# [BRIEF]
Print all the data, keeping every line exactly as it is.

# [DATA PROVIDED]
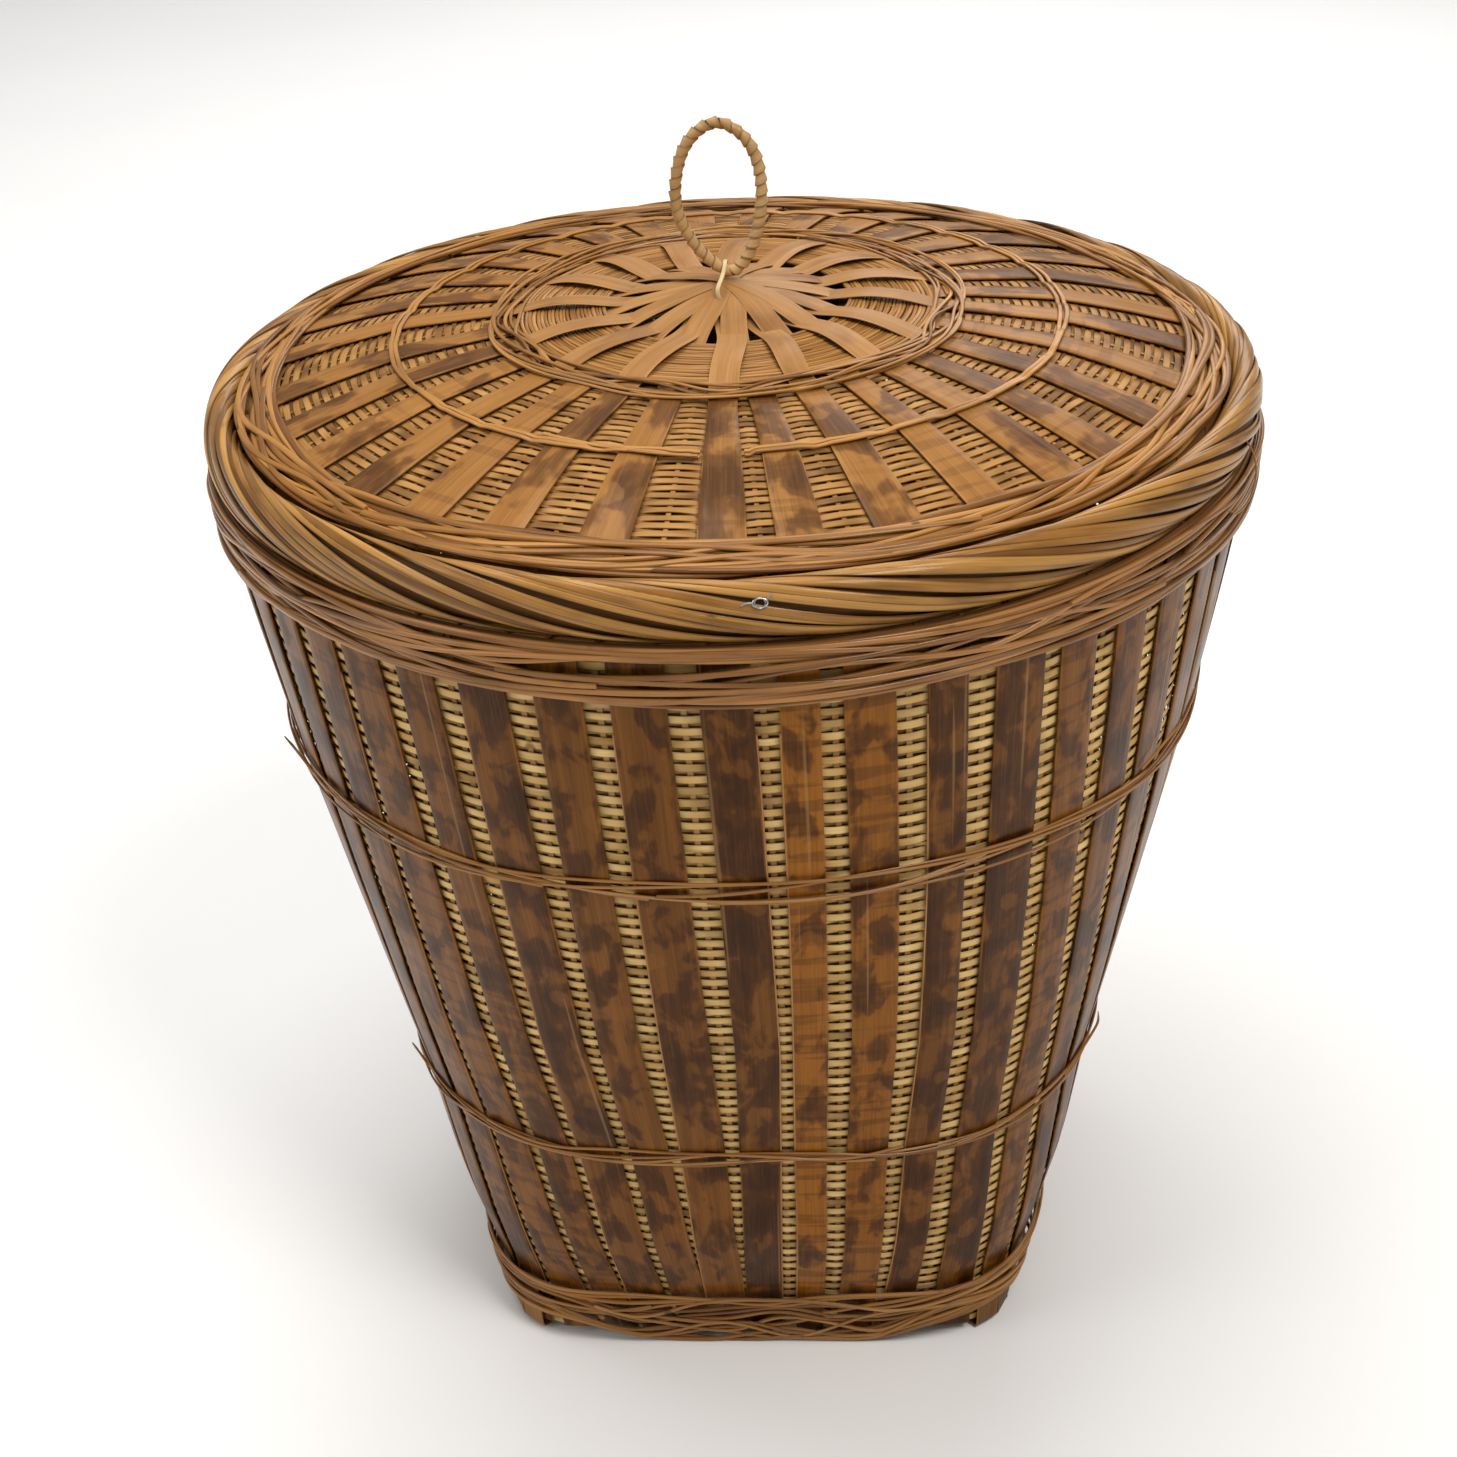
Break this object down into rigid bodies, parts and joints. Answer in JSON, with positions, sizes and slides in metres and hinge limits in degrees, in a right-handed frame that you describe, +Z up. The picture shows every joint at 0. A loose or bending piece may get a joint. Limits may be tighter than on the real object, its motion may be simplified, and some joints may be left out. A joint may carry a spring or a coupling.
{
  "type": "lidded laundry hamper",
  "caption": "Tall woven bamboo laundry hamper with a square base, a flared round mouth, and a lift-off domed lid with a finger loop.",
  "frame": {"origin": "centre of the footprint at the height of the surface the hamper stands on", "axes": "+Z up through the handle, the base's flats face -Y (front), +X (right), +Y (back) and -X (left)"},
  "size_m": [0.5032, 0.5032, 0.6113],
  "materials": {
    "bamboo_slat": "satin varnish",
    "bamboo_weft": "satin varnish",
    "bamboo_tan": "satin varnish",
    "cane_band": "satin varnish",
    "cane_border": "satin varnish",
    "cane_loop": "satin varnish",
    "tie_strip": "matt"
  },
  "bodies": {
    "basket": {"body_weave": "bamboo_weft", "front_slats": "bamboo_slat", "right_slats": "bamboo_slat", "back_slats": "bamboo_slat", "left_slats": "bamboo_slat", "weave_stakes": "bamboo_tan", "base_band": "cane_band", "lower_hoop": "cane_band", "upper_hoop": "cane_band", "rim_band": "cane_band", "rim_inner_hoop": "cane_band", "rim_cap": "cane_band", "front_left_foot": "bamboo_tan", "front_right_foot": "bamboo_tan", "back_right_foot": "bamboo_tan", "back_left_foot": "bamboo_tan", "base_strips_lengthwise": "bamboo_tan", "base_strips_crosswise": "bamboo_tan", "base_mat": "bamboo_weft"},
    "lid": {"lid_weave": "bamboo_weft", "lid_ribs_over_coil": "bamboo_slat", "lid_ribs_under_coil": "bamboo_slat", "lid_coil": "bamboo_tan", "lid_centre_crossing": "bamboo_tan", "lid_inner_band": "cane_band", "lid_mid_hoop": "cane_band", "lid_outer_band": "cane_band", "lid_border": "cane_border", "lid_collar": "cane_band", "tie_toggle": "cane_loop", "handle_tie": "tie_strip"},
    "handle": {"handle_core": "cane_loop", "handle_wrap": "cane_loop"}
  },
  "joints": [
    {"name": "lid_lift", "type": "slide", "parent": "basket", "child": "lid", "axis": [0, 0, 1], "range_m": [0, 0.25]},
    {"name": "handle_tilt", "type": "hinge", "parent": "lid", "child": "handle", "pos_m": [0, 0, 0.5383], "axis": [1, 0, 0], "range_deg": [-85, 85]}
  ]
}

# [OUTPUT FOR THIS TASK]
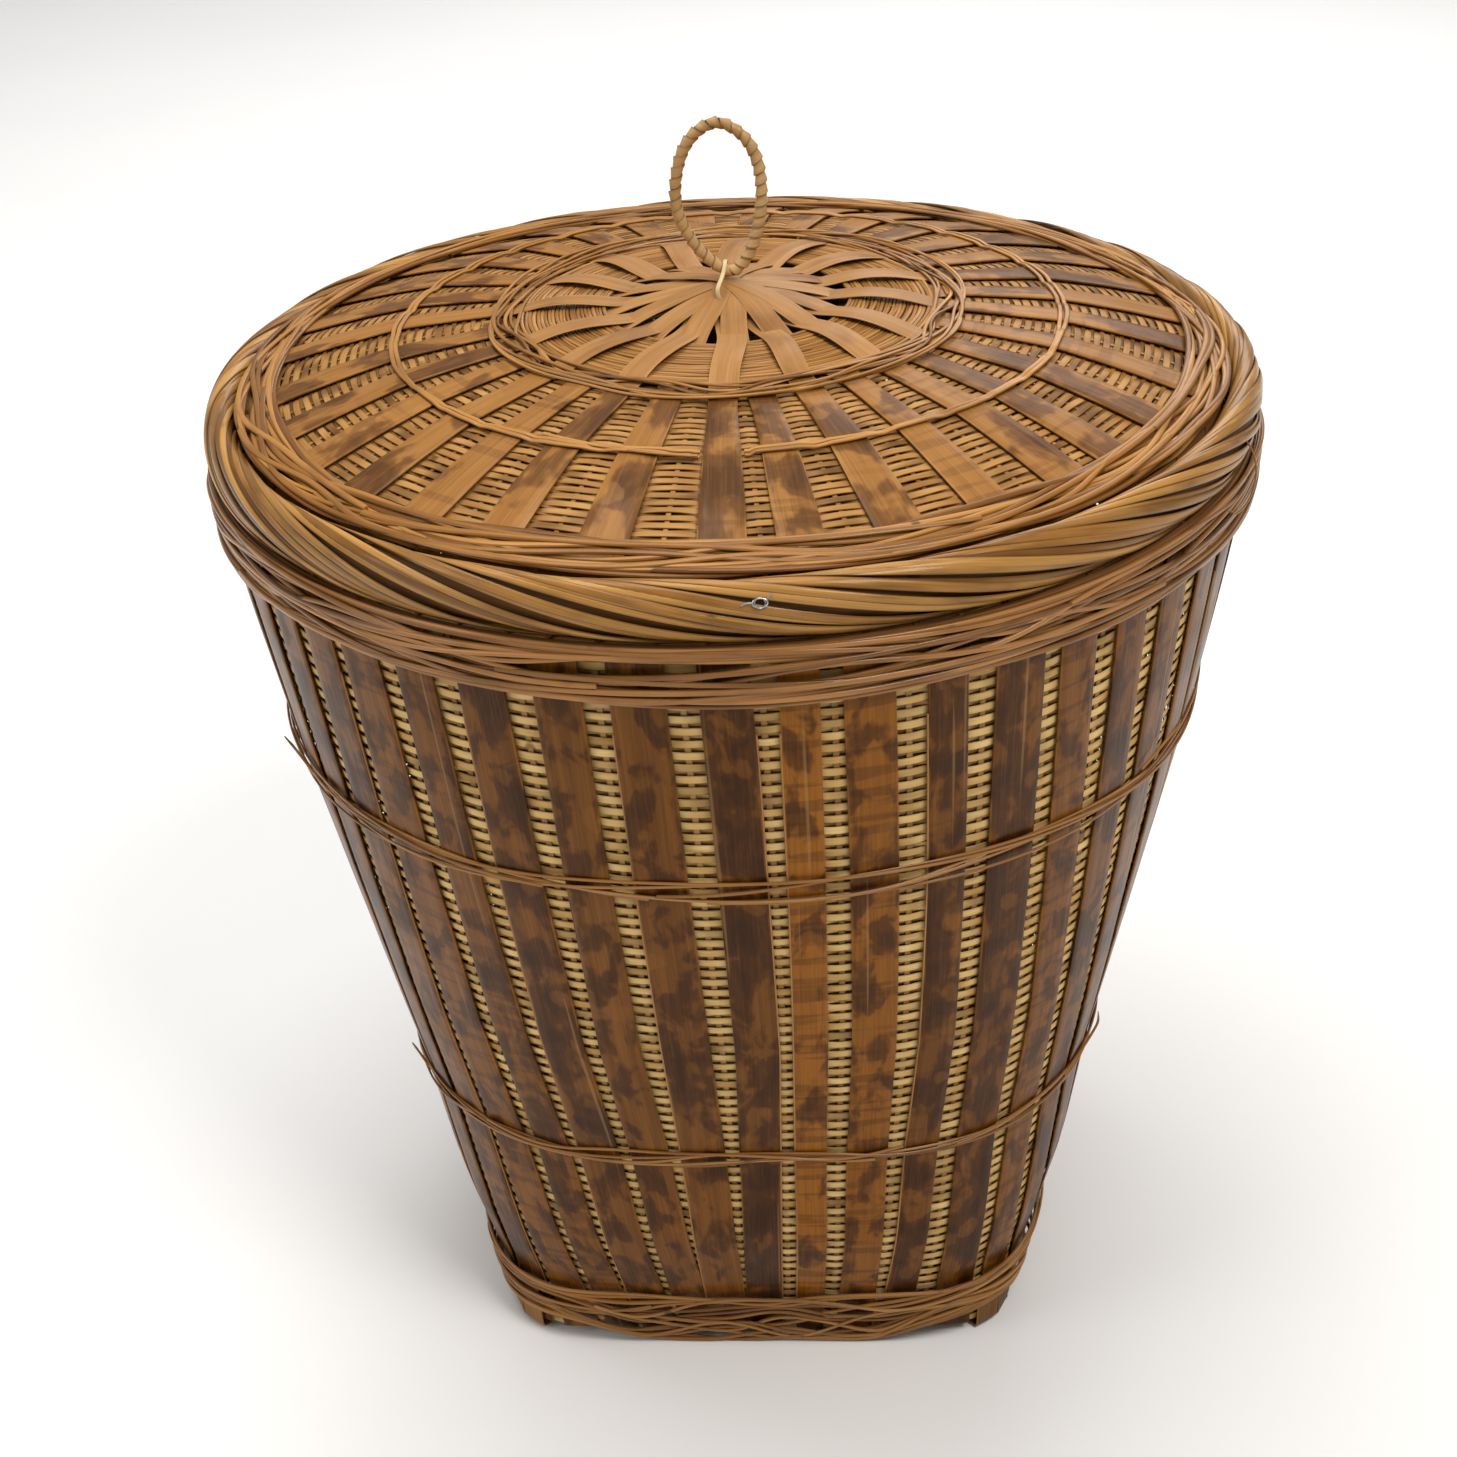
Break this object down into rigid bodies, parts and joints. Answer in JSON, with positions, sizes and slides in metres and hinge limits in degrees, in a right-handed frame that you describe, +Z up. The picture shows every joint at 0. A loose or bending piece may get a joint. Limits may be tighter than on the real object, its motion may be simplified, and some joints may be left out. A joint may carry a spring or a coupling.
{
  "type": "lidded laundry hamper",
  "caption": "Tall woven bamboo laundry hamper with a square base, a flared round mouth, and a lift-off domed lid with a finger loop.",
  "frame": {"origin": "centre of the footprint at the height of the surface the hamper stands on", "axes": "+Z up through the handle, the base's flats face -Y (front), +X (right), +Y (back) and -X (left)"},
  "size_m": [0.5032, 0.5032, 0.6113],
  "materials": {
    "bamboo_slat": "satin varnish",
    "bamboo_weft": "satin varnish",
    "bamboo_tan": "satin varnish",
    "cane_band": "satin varnish",
    "cane_border": "satin varnish",
    "cane_loop": "satin varnish",
    "tie_strip": "matt"
  },
  "bodies": {
    "basket": {"body_weave": "bamboo_weft", "front_slats": "bamboo_slat", "right_slats": "bamboo_slat", "back_slats": "bamboo_slat", "left_slats": "bamboo_slat", "weave_stakes": "bamboo_tan", "base_band": "cane_band", "lower_hoop": "cane_band", "upper_hoop": "cane_band", "rim_band": "cane_band", "rim_inner_hoop": "cane_band", "rim_cap": "cane_band", "front_left_foot": "bamboo_tan", "front_right_foot": "bamboo_tan", "back_right_foot": "bamboo_tan", "back_left_foot": "bamboo_tan", "base_strips_lengthwise": "bamboo_tan", "base_strips_crosswise": "bamboo_tan", "base_mat": "bamboo_weft"},
    "lid": {"lid_weave": "bamboo_weft", "lid_ribs_over_coil": "bamboo_slat", "lid_ribs_under_coil": "bamboo_slat", "lid_coil": "bamboo_tan", "lid_centre_crossing": "bamboo_tan", "lid_inner_band": "cane_band", "lid_mid_hoop": "cane_band", "lid_outer_band": "cane_band", "lid_border": "cane_border", "lid_collar": "cane_band", "tie_toggle": "cane_loop", "handle_tie": "tie_strip"},
    "handle": {"handle_core": "cane_loop", "handle_wrap": "cane_loop"}
  },
  "joints": [
    {"name": "lid_lift", "type": "slide", "parent": "basket", "child": "lid", "axis": [0, 0, 1], "range_m": [0, 0.25]},
    {"name": "handle_tilt", "type": "hinge", "parent": "lid", "child": "handle", "pos_m": [0, 0, 0.5383], "axis": [1, 0, 0], "range_deg": [-85, 85]}
  ]
}